OrielBanne · October 14, 2021, 2:07pm

what is the result without any dropout?

ynjiun_wang · October 14, 2021, 6:21pm

Interesting…

may I know what’s the difference between your model vs. baseline model? what did you modify from baseline model?

milan_kalkenings · October 14, 2021, 7:58pm

When using under or oversampling the results are more or less the same with a very small difference

milan_kalkenings · October 14, 2021, 7:59pm

Massive overfitting after 1 to 2 epochs

milan_kalkenings · October 14, 2021, 8:04pm

That’s the interesting part. I am using the “facebook hateful memes dataset” uploadee on kaggle. They provided some baseline metrics from multi/crossmodal models on the challenge website.

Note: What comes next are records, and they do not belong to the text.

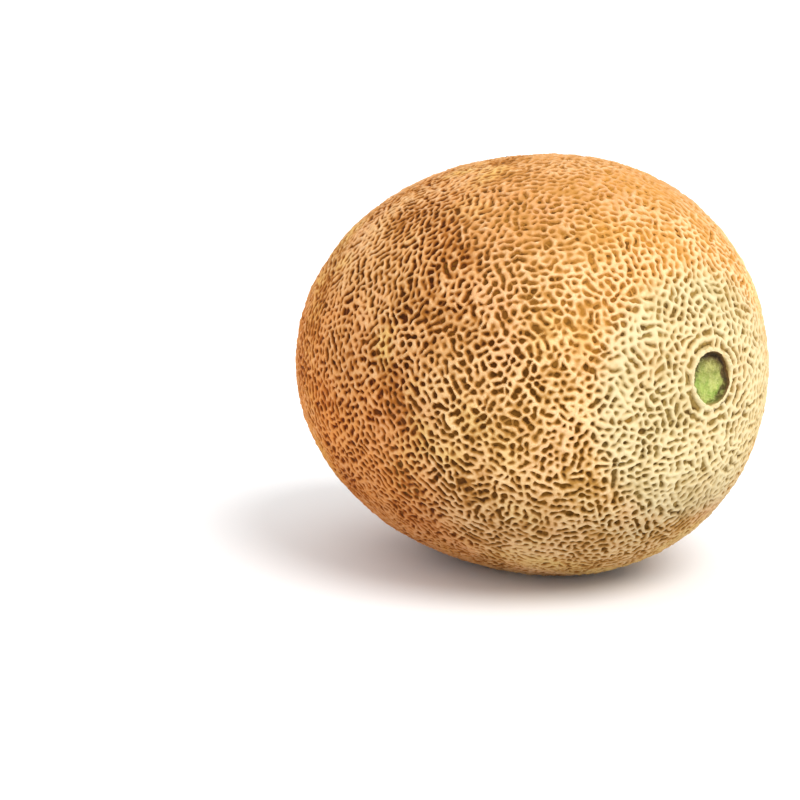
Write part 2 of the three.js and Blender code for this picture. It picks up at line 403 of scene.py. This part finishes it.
# Meshes.
def make_piece(name, points, triangles, places, material, attributes=None, normals=None):
    """A smooth mesh piece of the fruit. places are its UV places, one for each corner."""
    mesh = bpy.data.meshes.new(name)
    mesh.vertices.add(len(points))
    mesh.vertices.foreach_set("co", points.astype(np.float32).ravel())
    mesh.loops.add(triangles.size)
    mesh.loops.foreach_set("vertex_index", triangles.astype(np.int32).ravel())
    mesh.polygons.add(len(triangles))
    mesh.polygons.foreach_set("loop_start", np.arange(0, triangles.size, 3, dtype=np.int32))
    mesh.update(calc_edges=True)
    mesh.polygons.foreach_set("use_smooth", np.ones(len(mesh.polygons), bool))
    layer = mesh.uv_layers.new(name="OFBake")
    layer.data.foreach_set("uv", places.astype(np.float32).ravel())
    for key, values in (attributes or {}).items():
        attribute = mesh.attributes.new(key, "FLOAT", "POINT")
        attribute.data.foreach_set("value", values.astype(np.float32))
    if normals is not None:
        mesh.normals_split_custom_set_from_vertices(normals.tolist())
    mesh.materials.append(material)
    piece = bpy.data.objects.new(name, mesh)
    bpy.context.scene.collection.objects.link(piece)
    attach(piece, "root")
    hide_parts("melon")
    return piece


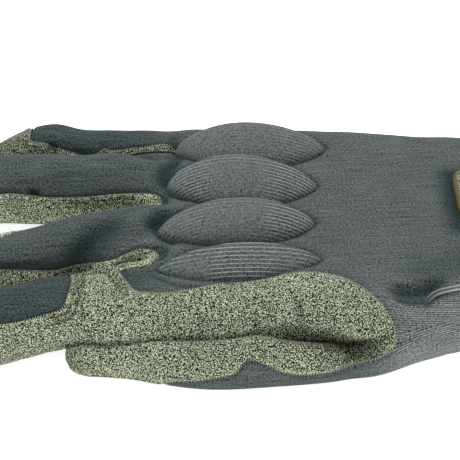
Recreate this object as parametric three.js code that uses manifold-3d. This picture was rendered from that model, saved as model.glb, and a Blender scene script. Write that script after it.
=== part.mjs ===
// A right-hand tactical glove, lying palm down: fingers to -X, wrist to +X, thumb to -Y.
// Every panel is a hollow cloth wall cut from one shell, with a seam gap to its neighbours.
// Sizes are in millimetres, +Z is up, and the floor is at z = 0.

import * as THREE from 'three';
import { mergeVertices } from 'three/addons/utils/BufferGeometryUtils.js';
import Module from 'manifold-3d';

const wasm = await Module();
wasm.setup();

// Driving dimensions
const CLOTH_WALL = 2.0;
const SEAM_GAP = 0.3;
const CUFF_START = 76;
const CUFF_END = 126;
const LITTLE_CAP_SEAM = -64;
const LITTLE_CAP_NEAR = 29.3;
const INDEX_BACK_SEAM = -43.5;
const INDEX_BACK_FAR = -32;
const PAD_BASE = 24.2;
const PAD_END_POWER = 0.7;
const PAD_DOME_POWER = 0.9;
const PAD_FOOT = 6.0;
const THUMB_MOUTH = 20;
const THUMB_PALM_SEAM = -46;
const THUMB_PALM_FRONT = -60;
const THUMB_PALM_TOP = 16;
const BINDING_RADIUS = 1.3;
const TAB_THICKNESS = 3.0;
const TAB = { left: 67, right: 104, far: 10, near: -18, corner: 5 };
const TAB_FLOOR = 20;

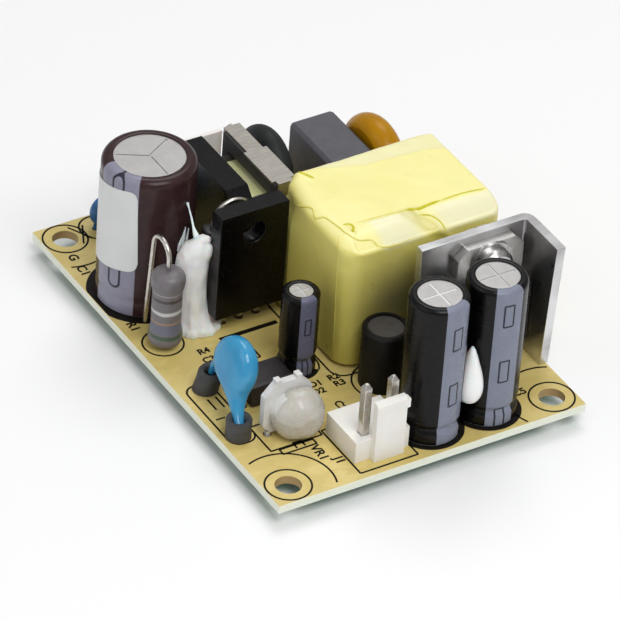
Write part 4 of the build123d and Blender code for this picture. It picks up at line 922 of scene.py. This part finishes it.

My model is a simple bi-encoder (vit for the images, bert for the linguisric component) with a late fusion via a linear layer applied to the concatenated outputs of both

Interestingly i tried a second custom model on the same dataset. The second model is a combined encoder having both vit-embeddings of images and Bert-embeddings of texts as positions. Over the checkpoints/epochs, the model achieves up to 99.9% auroc on train

But only auroc values of about 50% (and sometimes even under 50%?!) on the validation data.

ynjiun_wang · October 15, 2021, 2:54am

are you referring to this challenge?

I browsed through the article and saw a table showing current test auroc numbers of various test methods: in summary

human => 82.65%
multimodal (with various configurations) => 64.75% ~ 71.41%

I did not see any multimodal configuration test that achieves near to auroc 80%. Could you point me to the reference you mentioned that baseline method achieved 80% auroc?

Thanks.

milan_kalkenings · October 15, 2021, 11:34am

I am using the challenge winners as baseline. I don’t expect to obtain better results than them, but my goal is to have at least similar results (~75 auroc).
They are listed here: some of them use data enrichment, some not
so obtaining the results is at least -possible-

milan_kalkenings · October 16, 2021, 1:26am

hm it doesn’t seem to lead to any improvement.
out of curiosity: what’s the reason/intuition behind trying SGD instead?